• _EXCERPTED RECORDS_:

──────────────────────────────

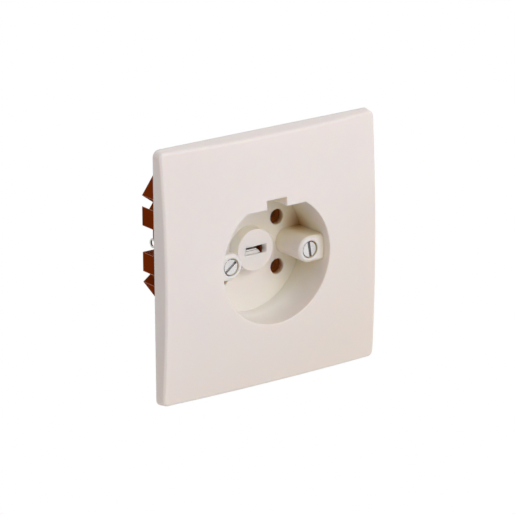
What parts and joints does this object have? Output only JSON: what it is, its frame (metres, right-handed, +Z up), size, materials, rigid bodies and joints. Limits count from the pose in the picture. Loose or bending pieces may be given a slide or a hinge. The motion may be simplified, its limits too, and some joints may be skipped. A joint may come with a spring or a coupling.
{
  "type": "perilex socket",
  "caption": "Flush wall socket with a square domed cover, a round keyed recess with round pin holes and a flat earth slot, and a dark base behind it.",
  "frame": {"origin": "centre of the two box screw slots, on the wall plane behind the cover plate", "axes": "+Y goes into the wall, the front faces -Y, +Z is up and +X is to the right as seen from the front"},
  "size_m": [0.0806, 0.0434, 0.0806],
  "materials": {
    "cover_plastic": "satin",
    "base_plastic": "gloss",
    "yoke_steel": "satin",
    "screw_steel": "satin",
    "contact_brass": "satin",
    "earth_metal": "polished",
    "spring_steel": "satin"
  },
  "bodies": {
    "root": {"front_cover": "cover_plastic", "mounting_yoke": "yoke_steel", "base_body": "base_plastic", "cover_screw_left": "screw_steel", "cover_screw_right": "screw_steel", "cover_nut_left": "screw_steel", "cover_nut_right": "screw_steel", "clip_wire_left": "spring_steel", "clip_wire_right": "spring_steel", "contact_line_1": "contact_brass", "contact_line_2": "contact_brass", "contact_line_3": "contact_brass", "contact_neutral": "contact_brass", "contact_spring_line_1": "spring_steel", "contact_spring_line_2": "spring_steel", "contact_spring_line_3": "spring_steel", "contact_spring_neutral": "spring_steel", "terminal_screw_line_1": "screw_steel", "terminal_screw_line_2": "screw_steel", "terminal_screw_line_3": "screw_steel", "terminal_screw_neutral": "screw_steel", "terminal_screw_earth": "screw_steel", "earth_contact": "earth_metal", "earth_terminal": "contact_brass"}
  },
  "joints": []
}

──────────────────────────────

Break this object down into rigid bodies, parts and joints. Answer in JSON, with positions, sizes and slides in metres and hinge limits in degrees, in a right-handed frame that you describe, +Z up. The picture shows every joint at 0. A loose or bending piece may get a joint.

──────────────────────────────

• _WORK TO BE COMPLETED_: Go through the listing above and return every line where the word "picture" occurs.

• _CORRECT ANSWER_:
What parts and joints does this object have? Output only JSON: what it is, its frame (metres, right-handed, +Z up), size, materials, rigid bodies and joints. Limits count from the pose in the picture. Loose or bending pieces may be given a slide or a hinge. The motion may be simplified, its limits too, and some joints may be skipped. A joint may come with a spring or a coupling.
Break this object down into rigid bodies, parts and joints. Answer in JSON, with positions, sizes and slides in metres and hinge limits in degrees, in a right-handed frame that you describe, +Z up. The picture shows every joint at 0. A loose or bending piece may get a joint.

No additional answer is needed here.